((
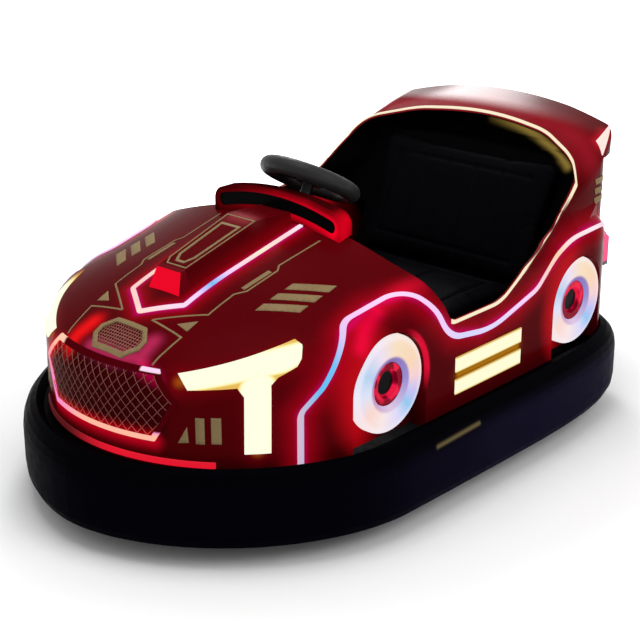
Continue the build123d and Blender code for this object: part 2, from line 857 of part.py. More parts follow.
# ---------------------------------------------------------------- drive wheel in its fork
tyre, hub = wheel(drive_radius, drive_width, drive_tyre_depth)
place = Pos(0, drive_y, drive_radius)
write("drive_tyre", place * tyre)
write("drive_hub", place * hub)

fork_x = drive_width / 2 + run_gap
fork_out_x = fork_x + fork_plate
crown_low = 2 * drive_radius + run_gap
crown_high = crown_low + crown_thickness
fork = block(
    -fork_out_x, fork_out_x, drive_y - crown_half, drive_y + crown_half, crown_low, crown_high
)
for side in (-1, 1):
    near, far = sorted((side * fork_x, side * fork_out_x))
    fork = fork + block(near, far, drive_y - leg_half, drive_y + leg_half, drive_radius - 24, crown_high)
fork = fork + upright(0, drive_y, crown_high, well_top - fit_gap, stem_radius + 20)
fork = fork + upright(0, drive_y, crown_high, head_top + stem_stub, stem_radius)
fork = fork + across(-fork_out_x, fork_out_x, drive_y, drive_radius, axle_radius)
chain_wheel_low = head_top + fit_gap
fork = fork + upright(0, drive_y, chain_wheel_low, chain_wheel_low + 8, chain_wheel_radius)
write("steer_fork", fork)

# ---------------------------------------------------------------- seat, tub and battery
seat_box = block(-seat_half_width, seat_half_width, seat_front_y, seat_back_y, floor_z, seat_base_top)
seat_room = block(
    -seat_half_width + seat_wall, seat_half_width - seat_wall,
    seat_front_y + seat_wall, seat_back_y - seat_wall,
    floor_z - 10, seat_base_top - seat_wall,
)
write("seat_base", seat_box - seat_room)

battery_x, battery_length, battery_height = battery_size
write(
    "battery",
    block(
        -battery_x / 2, battery_x / 2, battery_y - battery_length / 2, battery_y + battery_length / 2,
        floor_z, floor_z + battery_height,
    ),
)

cushion_low = seat_base_top + fit_gap
cushion = block(
    -seat_half_width + cushion_inset, seat_half_width - cushion_inset,
    seat_front_y + cushion_inset / 2, seat_back_y - 2 * cushion_inset,
    cushion_low, cushion_low + cushion_thickness,
)
write("seat_cushion", fillet(cushion.edges(), cushion_edge))

# the backrest leans back from a line along the rear of the cushion
back_lean = math.radians(back_angle)
back_foot_y = seat_back_y - 14
back_foot_z = seat_base_top + cushion_thickness - 18
back_plane = Plane(
    origin=(0, back_foot_y, back_foot_z), x_dir=(1, 0, 0), z_dir=(0, math.sin(back_lean), math.cos(back_lean))
)
back_half_width = seat_half_width - back_inset
back_pad = back_plane * Pos(0, back_thickness / 2, back_height / 2) * Box(
    2 * back_half_width, back_thickness, back_height
)
write("seat_back", fillet(back_pad.edges(), cushion_edge))

# moulded panel behind the backrest, with a shelf back to the tail
panel_gap = back_thickness + fit_gap
shelf_z = back_foot_z + back_height * math.cos(back_lean) - 10


def back_line(z, behind):
    """Where the plane that far behind the backrest's face is at height z."""
    return back_foot_y + (z - back_foot_z) * math.tan(back_lean) + behind / math.cos(back_lean)


panel_foot_y = seat_back_y + fit_gap
panel_bend_z = back_foot_z + (panel_foot_y - back_line(back_foot_z, panel_gap)) / math.tan(back_lean)
tub_side = Polyline(
    (panel_foot_y, floor_z),
    (panel_foot_y, panel_bend_z),
    (back_line(shelf_z, panel_gap), shelf_z),
    (1400, shelf_z),
    (1400, shelf_z - tub_wall),
    (back_line(shelf_z - tub_wall, panel_gap + tub_wall), shelf_z - tub_wall),
    (panel_foot_y + tub_wall, panel_bend_z),
    (panel_foot_y + tub_wall, floor_z),
    close=True,
)
inside = rear_form(-wall - liner_wall - 2 * fit_gap, body_bottom - 200)
tub = side_prism(make_face(tub_side)) & inside
liner_out = -wall - fit_gap
liner_in = liner_out - liner_wall
liner_rear = rear_form(liner_out, body_bottom) - rear_form(liner_in, body_bottom - 50)
liner_front = front_form(liner_out, body_bottom) - front_form(liner_in, body_bottom - 50)
liner = (liner_rear + (liner_front & slab(dash_y, hood_end_y))) - opening
for y, z, face_x in ring_lamps:
    arch = arch_outline(y, z, ring_lamp_radius + arch_gap + wall + fit_gap)
    arch_room = both_sides(side_prism(arch, 400, 1500))
    liner = liner - arch_room
    tub = tub - arch_room
for cover in well_covers:
    tub = tub - cover
write("cockpit_liner", liner)
write("back_panel", tub)

# ---------------------------------------------------------------- pedal
pedal_plane = Plane(origin=(pedal_x, pedal_y, floor_z + 20), x_dir=(1, 0, 0), z_dir=(0, 0.766, 0.643))
pedal_plate = pedal_plane * Pos(0, -55, 0) * Box(pedal_width, pedal_length, 8)
pedal_foot = block(pedal_x - 20, pedal_x + 20, pedal_y - 12, pedal_y + 12, floor_z, floor_z + 24)
write("pedal", pedal_plate + pedal_foot)
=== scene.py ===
"""Battery bumper car: finishes, soft seat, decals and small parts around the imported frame.

Metres; the nose points to -Y, the car's left side to +X, up is +Z.
"""
import json
import math

import bmesh
import bpy
from mathutils import Matrix, Vector
from mathutils.bvhtree import BVHTree

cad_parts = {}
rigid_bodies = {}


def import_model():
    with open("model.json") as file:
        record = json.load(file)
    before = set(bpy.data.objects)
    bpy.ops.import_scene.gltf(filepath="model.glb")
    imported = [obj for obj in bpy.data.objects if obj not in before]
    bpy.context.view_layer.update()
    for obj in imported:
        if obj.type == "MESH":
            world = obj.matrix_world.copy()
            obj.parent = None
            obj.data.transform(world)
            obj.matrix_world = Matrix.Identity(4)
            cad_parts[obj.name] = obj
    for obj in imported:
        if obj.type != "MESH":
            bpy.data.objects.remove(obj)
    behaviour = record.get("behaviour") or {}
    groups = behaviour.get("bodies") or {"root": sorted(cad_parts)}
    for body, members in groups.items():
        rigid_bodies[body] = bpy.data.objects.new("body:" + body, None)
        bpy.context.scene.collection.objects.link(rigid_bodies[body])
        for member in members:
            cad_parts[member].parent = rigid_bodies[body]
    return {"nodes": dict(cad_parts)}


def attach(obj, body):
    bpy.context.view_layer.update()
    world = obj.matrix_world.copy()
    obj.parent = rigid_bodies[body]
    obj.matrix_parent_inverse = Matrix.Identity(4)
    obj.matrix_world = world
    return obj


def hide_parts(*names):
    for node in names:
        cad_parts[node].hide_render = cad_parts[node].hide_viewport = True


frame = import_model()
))
What to do:
Starting at the line that holds "for cover in", copy each line exactly and stop after the line that holds "imported = [obj".

Correct output:
for cover in well_covers:
    tub = tub - cover
write("cockpit_liner", liner)
write("back_panel", tub)

# ---------------------------------------------------------------- pedal
pedal_plane = Plane(origin=(pedal_x, pedal_y, floor_z + 20), x_dir=(1, 0, 0), z_dir=(0, 0.766, 0.643))
pedal_plate = pedal_plane * Pos(0, -55, 0) * Box(pedal_width, pedal_length, 8)
pedal_foot = block(pedal_x - 20, pedal_x + 20, pedal_y - 12, pedal_y + 12, floor_z, floor_z + 24)
write("pedal", pedal_plate + pedal_foot)
=== scene.py ===
"""Battery bumper car: finishes, soft seat, decals and small parts around the imported frame.

Metres; the nose points to -Y, the car's left side to +X, up is +Z.
"""
import json
import math

import bmesh
import bpy
from mathutils import Matrix, Vector
from mathutils.bvhtree import BVHTree

cad_parts = {}
rigid_bodies = {}


def import_model():
    with open("model.json") as file:
        record = json.load(file)
    before = set(bpy.data.objects)
    bpy.ops.import_scene.gltf(filepath="model.glb")
    imported = [obj for obj in bpy.data.objects if obj not in before]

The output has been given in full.